The following points are made by Piers Coleman (Nature 2003 424:625):

1) One of the outstanding mysteries in condensed-matter physics is that the most perfect conductors so far discovered -- the high-temperature superconductors -- are more like insulators than metals. Superconductivity, the flow without resistance of current through some materials, usually only occurs at very low temperatures. Conventional superconductivity develops in metals, but high-temperature superconductivity (at about 90 K) occurs in insulating copper oxide ceramics when small amounts of charge are injected by chemical doping.

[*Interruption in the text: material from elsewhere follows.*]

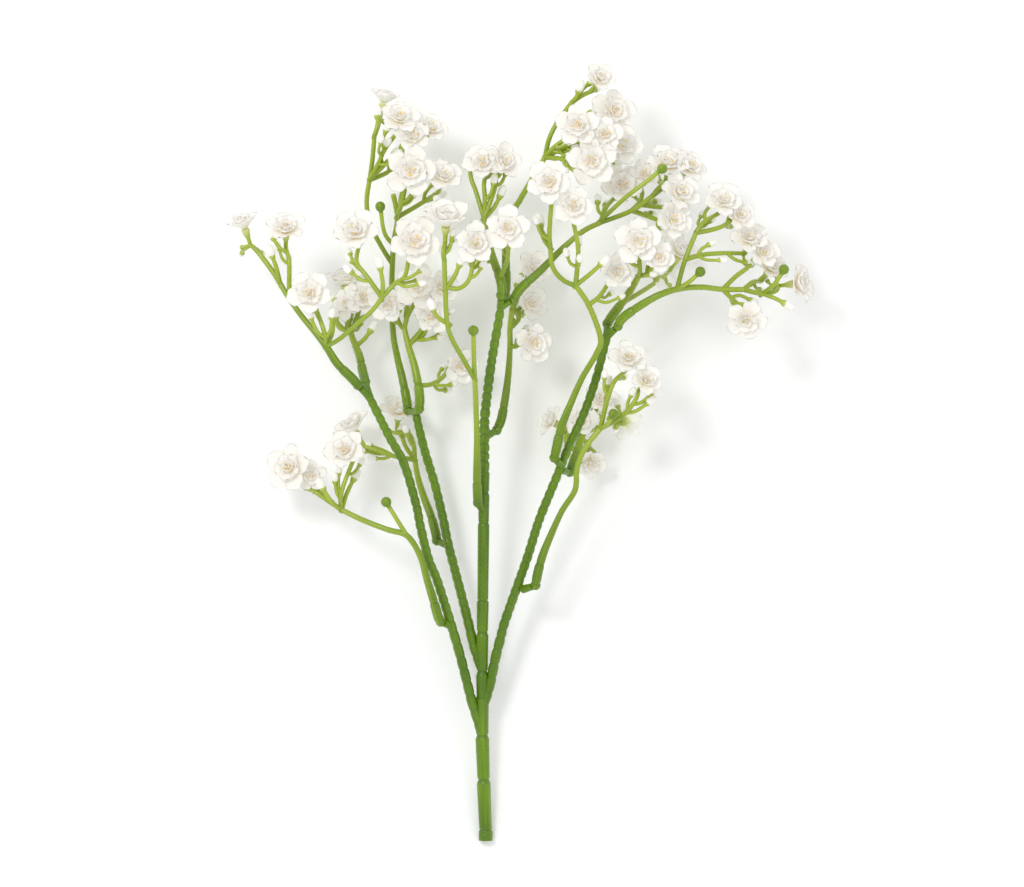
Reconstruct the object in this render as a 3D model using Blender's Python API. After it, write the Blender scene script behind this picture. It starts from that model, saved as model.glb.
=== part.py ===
import math
import random

import bmesh
import bpy
from mathutils import Vector
from mathutils.geometry import interpolate_bezier

# Gypsophila stem, moulded and with fabric-like blooms, lying on its back
# Stem and bloom positions are laid out in drawing units: across, down, and height in millimetres
UNIT = 0.0004
STEM_ACROSS = 485.0
CUT_DOWN = 846.0
CUT_Y = -0.002

# Thicknesses, in metres
TRUNK_R = 0.00265
TRUNK_TOP_R = 0.0026
LIMB_R = 0.00205
LIMB_END_R = 0.0017
COLLAR_R = 0.00285
COLLAR_LENGTH = 0.0042
COLLAR_HEIGHT = 0.0023
RING_PITCH = 0.0100
RING_STEP = 0.0003
NUB_R = 0.0017
SLEEVE_R = 0.0020
SPRAY_R = 0.00135
SPRAY_END_R = 0.00105
TWIG_R = 0.00085
CUP_R = 0.00175
CUP_LENGTH = 0.0040
BUD_R = 0.0021
TIP_R = 0.0018
TIP_LENGTH = 0.0056
ROOT_DEPTH = 0.0003
SAG = 0.00045

# Blooms, in metres
FOOT_R = 0.0016
CUP_GAP = 0.0003
BLADE = 0.0007

# Colours, linear
GREEN = (0.105, 0.270, 0.012)
LIGHT_GREEN = (0.300, 0.480, 0.060)
WHITE = (0.940, 0.925, 0.890)

# Main stem and its four limbs: across, down, height
LIMBS = {
    "trunk": [(485.4, 845.7, 2.35), (485.2, 834, 2.9), (484.2, 810, 5.2), (482.7, 765, 9), (482, 736, 11.5),
              (482, 700, 14)],
    "left": [(482, 738, 11.5), (476, 718, 13.5), (471, 702, 15), (460, 658, 18), (451, 627, 21), (437, 582, 26),
             (428, 559, 28.5), (420, 526, 32), (416, 505, 34), (404, 464, 38), (390, 438, 41), (376, 410, 43),
             (369, 396, 44)],
    "inner": [(482, 672, 16), (474, 649, 16.5), (468, 624, 17), (459.6, 590.7, 17.5), (448, 546, 18),
              (443, 521, 18.5), (434.7, 486, 20), (424.8, 453, 22), (419, 430, 24), (415, 412, 25)],
    "centre": [(482, 704, 13.7), (482, 660, 17), (483, 566, 25), (483.6, 516, 29), (484.3, 433, 36),
               (485, 414, 38), (489, 380, 41), (493, 353, 44), (498, 325, 47), (501, 307, 49)],
    "right": [(483, 707, 13.5), (489, 690, 15), (495, 661, 17.5), (500.3, 640, 19), (504.4, 624, 20.5),
              (516, 590.7, 23), (527.7, 557.2, 26), (539, 521, 29), (550.6, 492, 32), (560, 469, 34),
              (569.7, 444.4, 36.5), (583, 415.7, 39), (594.6, 383, 42), (602, 356, 44), (607, 336, 46)],
}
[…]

2) The quantum physicist Paul Dirac (1902-1984) once remarked that the equations needed to understand most of physics are known, but are far too complicated to solve. Lurking in this complexity lies the astounding ability of matter to develop new types of collective behavior, such as superconductivity and magnetism. The equation that accurately describes all of this behavior is the many-body Schroedinger equation. This involves two essential elements: the wavefunction, which is related to the probability of finding the electrons (or other particles) of a system in a given spatial configuration; and the Hamiltonian, a function that determines the energy of a system from its wavefunction. In a typical material, the number of particles tracked by the wavefunction is of the order of Avogadro's number -- 6 x 10^(23). This level of complexity means that understanding collective behavior, such as that of electrons in a superconductor, depends on the creative abstraction of both the Hamiltonian and the wavefunction into a much simpler model that captures the essence of the physics.

3) Conventionally, superconductivity develops in a conducting metal when the electrons bind together to form "Cooper pairs". Each electron spins like a tiny top, and in a Cooper pair the electron spins are aligned in an antiparallel configuration. Soon after high-temperature superconductivity was discovered, it was noted that the insulating state from which high-temperature superconductivity arises is a special kind of insulator, called a "Mott insulator". The mobile electrons in a high-temperature superconductor hop from one copper atom to the next, but repel one another because of their negative charges. When these repulsive forces are large enough, the electrons are prevented from ever doubly occupying a given copper atom.

4) In undoped copper oxide superconductors, there is precisely one mobile electron per copper atom, so the restriction on double occupancy causes the electrons to remain localized, at one electron per site. Strong magnetic forces between the localized electrons at different sites cause their spins to orient together in oppositely aligned pairs. According to the "resonating valence bond" (RVB) model of high-temperature superconductivity, these pairs form a fluid that resonates between the sites in a fashion reminiscent of the Cooper pairs inside a superconductor. When charge is introduced into this insulating background of pairs (through doping with impurity atoms), the RVB state evolves directly from insulator to superconductor.